Wegmans has deployed facial recognition cameras at its two New York City stores to identify repeat theft offenders as retailers respond to rising shoplifting (the National Retail Federation reported a 19% average increase in theft incidents from 2023 to 2024). The move follows similar implementations by major chains and is permitted in NYC only with signage under a 2021 disclosure law, but it has sparked privacy, bias and data-security concerns that could prompt regulatory scrutiny or reputational risk.
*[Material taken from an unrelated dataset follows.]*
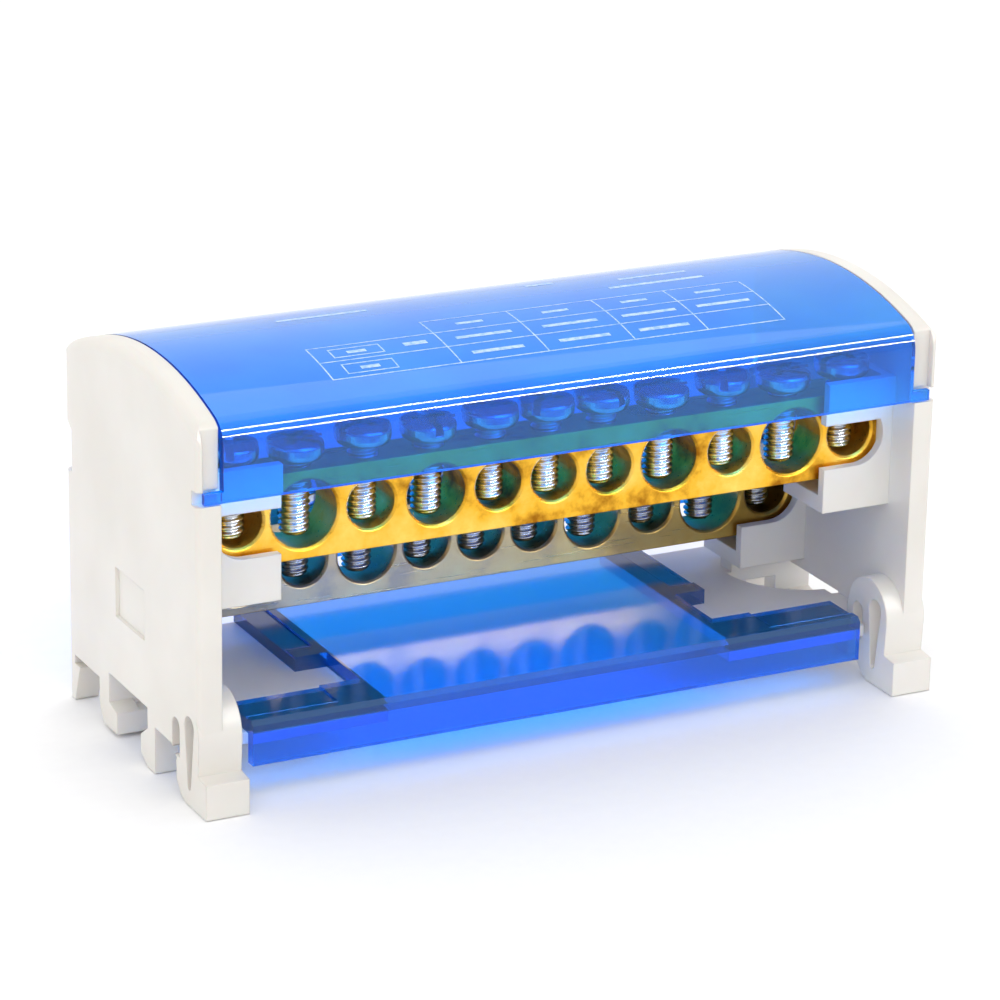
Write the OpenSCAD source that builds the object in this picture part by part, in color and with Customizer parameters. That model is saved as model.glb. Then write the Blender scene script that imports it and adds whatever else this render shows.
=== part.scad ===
// Two-bar power distribution block for a 35 mm rail.
// Two moulded end brackets hold a front and a rear terminal bar, one higher than
// the other. A clear hood snaps over the top and a clear tray lies on the brackets'
// base webs. X runs along the bars, -Y is the wiring side, Z = 0 is the feet.

/* [Overall] */
// Length over both end brackets
block_l = 104; // [100:1:112]
// Depth of an end bracket, front face to back face
bracket_d = 43; // [43:0.5:46]
// Thickness of an end plate
plate_t = 3.2; // [2.8:0.1:4]
// Height of the crown above the feet
crown_z = 53.1; // [52.6:0.1:56]
// Radius of the crown seen from the end
crown_r = 56; // [50:1:80]

/* [Terminal bars] */
// Thickness of a bar, front to back
bar_t = 6.6; // [6.2:0.1:7]
// Height of a bar
bar_h = 11.6; // [11.2:0.1:12.4]
// Setback of the front bar from the bracket's front face
bar_setback = 7; // [6.6:0.1:8]
// Height of the front bar's underside
bar_z = 28.5; // [28:0.1:29]
// Rear bar behind the front bar
bar_step_y = 20.4; // [19.5:0.1:21]
// Rear bar below the front bar
bar_step_z = 14.6; // [14:0.1:15]
// Gap between a bar's end and the end plate
bar_end_gap = 0.8; // [0.4:0.1:1.2]
// Bevel at the mouth of a wire hole
hole_bevel = 0.3; // [0.1:0.1:0.4]

/* [Wire holes] */
// Small wire hole
hole_s = 6.5; // [6:0.1:6.8]
// Medium wire hole
hole_m = 8.1; // [7.6:0.1:8.3]
// Large wire hole
hole_l = 9; // [8.4:0.1:9.2]
// Middle hole to first neighbour
pitch_1 = 7.9; // [7.6:0.1:8.2]
// First to second hole
pitch_2 = 8.7; // [8.5:0.1:9]
// Second to third hole
pitch_3 = 9; // [8.7:0.1:9.2]
// Third to fourth hole
pitch_4 = 9.1; // [8.9:0.1:9.3]
// Fourth to end hole
pitch_5 = 8.8; // [8.6:0.1:9]
// End hole to the end of the bar
bar_end = 4.5; // [4.3:0.1:5]

/* [Terminal screws] */
// Thread diameter
screw_d = 4; // [3.5:0.1:4.2]
// Length under the head
screw_l = 9.9; // [9.5:0.1:10.4]
// Head diameter
head_d = 7.2; // [6.6:0.1:7.3]
// Head height
head_h = 2.4; // [2:0.1:2.8]
// Width of the driver slot
slot_w = 1; // [0.8:0.1:1.2]
// Depth of the driver slot
slot_deep = 1.2; // [0.8:0.1:1.4]
// Tip above the bottom of a small hole
tip_gap_s = 0.6; // [0.6:0.1:0.9]
// Tip above the bottom of a medium hole
tip_gap_m = 0.85; // [0.7:0.05:1.1]
// Tip above the bottom of a large hole
tip_gap_l = 1.1; // [1:0.1:1.4]

/* [Bar pockets] */
// Reach of a pocket inwards from the end plate
pocket_l = 10.1; // [9.6:0.1:10.3]
// Wall of a pocket
pocket_t = 1.3; // [1.1:0.1:1.5]
// Room between the pocket's front wall and the bar
pocket_room = 0.6; // [0.6:0.1:0.8]
// Depth of the pocket below the bar
pocket_drop = 4.2; // [3.6:0.1:4.4]
// Rise of the pocket's front wall above the bar
pocket_rise = 2; // [1.4:0.1:2.4]
// Wire window below the hole centre
window_down = 4; // [3.6:0.1:4.4]
// Wire window above the hole centre
window_up = 2; // [1.6:0.1:2.6]

/* [Rail clip] */
// Width of the mounting rail
rail_w = 35; // [34.8:0.1:35.6]
// Height of the rail's top face above the feet
rail_z = 6.3; // [6:0.1:6.6]
// Height of the groove that takes the rail's edge
rail_groove = 1.2; // [1.1:0.1:1.5]
// Width of the spring foot along the bars
spring_w = 5.8; // [4.6:0.1:6.4]
// Thickness of the spring's inner limb
limb_t = 1.6; // [1.4:0.1:1.8]

/* [Base web] */
// Thickness of the base web under the tray
web_t = 1.6; // [1.4:0.1:1.8]
// Reach of the base web inwards from the end plate
web_l = 24.2; // [22:0.2:28]
// Radius of the opening beside the end plate
web_hole_r = 10.8; // [9.8:0.2:11]

/* [Tray] */
// Thickness of the tray
tray_t = 2; // [1.6:0.1:2.4]
// Overall width of the front strip
strip_l = 87.4; // [82:0.2:89]
// Overall width of the rear tongue
tongue_l = 60.2; // [56:0.2:66]
// Width between the side notches
notch_l = 51.2; // [46:0.2:54]
// Height of the front lip
lip_h = 5.9; // [4:0.1:6.2]
// Depth of the shallow steps on the tray's top
step_deep = 0.3; // [0.2:0.1:0.5]

/* [Hood] */
// Wall of the hood
hood_t = 1.3; // [1:0.1:1.6]
// Gap between the hood's ends and the end plates
hood_gap = 0.3; // [0.2:0.1:0.5]
// Height of the hood's front edge
hood_front_z = 39.9; // [39.5:0.1:40.2]
// Height of the hood's rear edge
hood_rear_z = 14; // [12:0.5:18]
// Inside bend at the hood's front corner, to its outer face
bend_front = 3.5; // [2.5:0.1:5]
// Inside bend at the hood's rear corner, to its outer face
bend_rear = 3; // [2.5:0.1:4]
// Length of a snap tab
tab_l = 2.2; // [1.8:0.1:2.3]
// Height of a snap tab
tab_h = 1.4; // [1.2:0.1:1.8]
// Thickness of a snap tab
tab_t = 0.8; // [0.7:0.1:0.9]
// Depth of the snap slot in the end plate's front edge
recess_d = 1.7; // [1.5:0.1:2]

/* [Soft edges] */
// Round along the outer edge of the crown
crown_round = 1.6; // [0.8:0.1:2]
// Round down the outer upright edges of an end plate
edge_round = 0.8; // [0.4:0.1:1]

/* [Hidden] */
$fn = 64;
cut = 1;                    // how far a cutter runs past a face
fit = 0.05;                 // radial play of a screw in its thread
gap = 0.2;                  // play between seated flat faces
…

For investors, immediate financial impact appears limited, though potential compliance costs, litigation risk, and brand damage in key urban markets are relevant downside considerations.

Analysis

Market Structure: Retailers and third-party AI/video-analytics vendors are the direct winners — expect incremental demand for MSI-style physical security integrators and SaaS analytics (recurring revenues) as chains try to curb a reported 19% rise in theft. Brick-and-mortar grocers (Wegmans, regional chains) gain modest margin relief if shrink falls 10–20% within 6–12 months, translating to an estimated 5–20 bps gross-margin tailwind for large grocers; reputational losers are consumer-facing brands vulnerable to privacy backlash and reduced foot traffic. Risk Assessment: Key tail risks are municipal/state bans, class-action biometric suits, and a major data breach; a worst-case cascade (multi-state bans + litigation) could impose $50–300M hits on large national retailers over 1–3 years and materially raise insurance/loss-prevention OPEX. Near-term (days–weeks) risk is PR-driven sales volatility; medium-term (3–12 months) is regulatory action and litigation; long-term (2–5 years) is sector-wide policy uncertainty that reallocates tech spend into privacy-first alternatives. Trade Implications: Favor long exposure to security/software vendors with recurring revenue (e.g., CRWD, FTNT, MSI) sized 1–3% positions with 6–12 month horizons and 10–15% stop-losses; consider short 1–2% positions in discretionary retail names with elevated customer-sensitivity (M) where brand/footfall risk is highest. Options: buy 3–6 month call spreads on CRWD/MSI to cap premium, and buy protective puts on exposed retailers (M) sized to offset short delta. Contrarian Angles: The market overestimates immediate regulatory paralysis — historically (PCI/EMV) regulation created durable security spend, not demand destruction, suggesting an underappreciated multi-year TAM expansion for privacy-compliant surveillance and cyber-insurance. Unintended consequence: bans could premiumize third-party 'privacy-first' vendors and boost valuation dispersion; hunt for winners that pivot to on-device/ephemeral biometric hashing.